> **Supplied records**:
☆ ☆ ☆ ☆ ☆ ☆ ☆
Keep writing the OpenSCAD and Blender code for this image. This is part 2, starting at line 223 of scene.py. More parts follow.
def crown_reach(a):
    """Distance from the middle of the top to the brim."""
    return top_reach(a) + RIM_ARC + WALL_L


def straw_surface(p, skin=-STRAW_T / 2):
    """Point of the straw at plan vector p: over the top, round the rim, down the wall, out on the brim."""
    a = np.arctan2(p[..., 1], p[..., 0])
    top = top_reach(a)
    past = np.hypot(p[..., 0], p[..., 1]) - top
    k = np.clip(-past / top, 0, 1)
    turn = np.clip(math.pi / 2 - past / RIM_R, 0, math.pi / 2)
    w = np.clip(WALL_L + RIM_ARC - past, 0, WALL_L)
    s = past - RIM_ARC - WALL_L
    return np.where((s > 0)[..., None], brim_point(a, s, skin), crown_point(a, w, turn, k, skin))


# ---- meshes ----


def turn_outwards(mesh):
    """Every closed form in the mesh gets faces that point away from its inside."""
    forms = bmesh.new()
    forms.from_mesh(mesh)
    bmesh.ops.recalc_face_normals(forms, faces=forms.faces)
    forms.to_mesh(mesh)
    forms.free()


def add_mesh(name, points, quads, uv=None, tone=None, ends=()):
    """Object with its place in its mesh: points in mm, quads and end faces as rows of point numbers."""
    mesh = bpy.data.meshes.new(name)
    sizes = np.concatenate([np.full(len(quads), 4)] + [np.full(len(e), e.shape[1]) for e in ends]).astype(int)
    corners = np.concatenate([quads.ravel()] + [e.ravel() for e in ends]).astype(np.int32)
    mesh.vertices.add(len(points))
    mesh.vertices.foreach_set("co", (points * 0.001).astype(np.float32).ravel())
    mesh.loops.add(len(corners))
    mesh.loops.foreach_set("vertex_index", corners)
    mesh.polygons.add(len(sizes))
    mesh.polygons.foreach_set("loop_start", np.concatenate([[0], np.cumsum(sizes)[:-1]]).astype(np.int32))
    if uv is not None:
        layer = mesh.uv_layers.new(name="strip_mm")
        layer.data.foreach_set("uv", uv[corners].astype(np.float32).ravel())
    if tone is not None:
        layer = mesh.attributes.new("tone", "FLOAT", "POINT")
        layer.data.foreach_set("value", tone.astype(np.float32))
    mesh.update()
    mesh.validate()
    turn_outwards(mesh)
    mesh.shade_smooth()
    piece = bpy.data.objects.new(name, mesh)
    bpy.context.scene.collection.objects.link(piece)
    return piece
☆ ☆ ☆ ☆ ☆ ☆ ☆
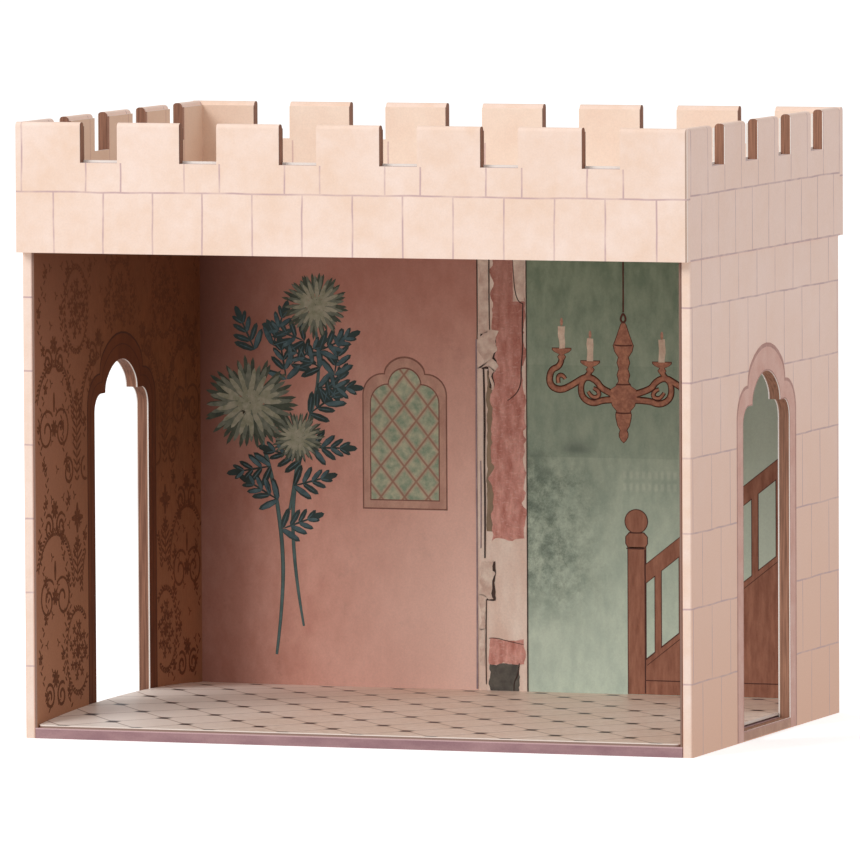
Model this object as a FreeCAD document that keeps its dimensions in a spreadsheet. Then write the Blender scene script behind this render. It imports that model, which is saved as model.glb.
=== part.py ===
☆ ☆ ☆ ☆ ☆ ☆ ☆
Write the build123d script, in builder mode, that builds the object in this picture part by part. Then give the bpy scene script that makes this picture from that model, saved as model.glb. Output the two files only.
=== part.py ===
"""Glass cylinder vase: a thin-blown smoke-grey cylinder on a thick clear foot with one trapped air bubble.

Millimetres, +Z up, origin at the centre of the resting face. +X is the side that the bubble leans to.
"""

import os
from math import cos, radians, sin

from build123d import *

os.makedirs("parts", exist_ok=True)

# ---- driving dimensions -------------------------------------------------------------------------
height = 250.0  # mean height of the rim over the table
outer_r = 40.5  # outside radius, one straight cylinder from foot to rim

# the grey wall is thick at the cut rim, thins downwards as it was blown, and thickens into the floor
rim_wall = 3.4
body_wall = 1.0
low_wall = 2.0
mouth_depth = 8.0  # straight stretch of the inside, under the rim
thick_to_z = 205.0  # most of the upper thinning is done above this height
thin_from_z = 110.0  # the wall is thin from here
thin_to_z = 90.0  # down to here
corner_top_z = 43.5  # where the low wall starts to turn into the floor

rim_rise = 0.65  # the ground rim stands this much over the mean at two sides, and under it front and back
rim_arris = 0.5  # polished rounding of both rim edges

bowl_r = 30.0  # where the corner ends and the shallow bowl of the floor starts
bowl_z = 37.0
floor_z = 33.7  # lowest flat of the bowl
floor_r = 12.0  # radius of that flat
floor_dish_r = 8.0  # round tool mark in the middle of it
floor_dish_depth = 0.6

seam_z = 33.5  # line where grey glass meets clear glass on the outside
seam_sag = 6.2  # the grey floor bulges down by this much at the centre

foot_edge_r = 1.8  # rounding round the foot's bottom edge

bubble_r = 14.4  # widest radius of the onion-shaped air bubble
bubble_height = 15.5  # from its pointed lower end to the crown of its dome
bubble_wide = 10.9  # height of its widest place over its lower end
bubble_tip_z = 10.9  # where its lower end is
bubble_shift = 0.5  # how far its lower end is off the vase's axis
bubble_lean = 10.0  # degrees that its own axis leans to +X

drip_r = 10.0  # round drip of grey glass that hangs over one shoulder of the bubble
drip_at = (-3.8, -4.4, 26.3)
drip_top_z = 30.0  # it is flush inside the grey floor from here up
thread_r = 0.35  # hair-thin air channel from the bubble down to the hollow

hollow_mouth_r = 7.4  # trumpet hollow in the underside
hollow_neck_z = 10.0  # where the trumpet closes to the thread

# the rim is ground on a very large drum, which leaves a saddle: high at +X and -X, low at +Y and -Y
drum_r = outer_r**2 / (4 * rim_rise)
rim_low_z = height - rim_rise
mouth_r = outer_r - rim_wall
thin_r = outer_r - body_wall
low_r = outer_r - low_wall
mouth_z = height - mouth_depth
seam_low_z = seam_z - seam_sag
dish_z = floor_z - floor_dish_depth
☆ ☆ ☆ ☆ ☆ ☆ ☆
> **What you should do**:
Retype the portion of the data above that starts on the line with "Write the build123d" and finishes on the line with "outer_r = 40.5", including both of those lines.

> **Completed task**:
Write the build123d script, in builder mode, that builds the object in this picture part by part. Then give the bpy scene script that makes this picture from that model, saved as model.glb. Output the two files only.
=== part.py ===
"""Glass cylinder vase: a thin-blown smoke-grey cylinder on a thick clear foot with one trapped air bubble.

Millimetres, +Z up, origin at the centre of the resting face. +X is the side that the bubble leans to.
"""

import os
from math import cos, radians, sin

from build123d import *

os.makedirs("parts", exist_ok=True)

# ---- driving dimensions -------------------------------------------------------------------------
height = 250.0  # mean height of the rim over the table
outer_r = 40.5  # outside radius, one straight cylinder from foot to rim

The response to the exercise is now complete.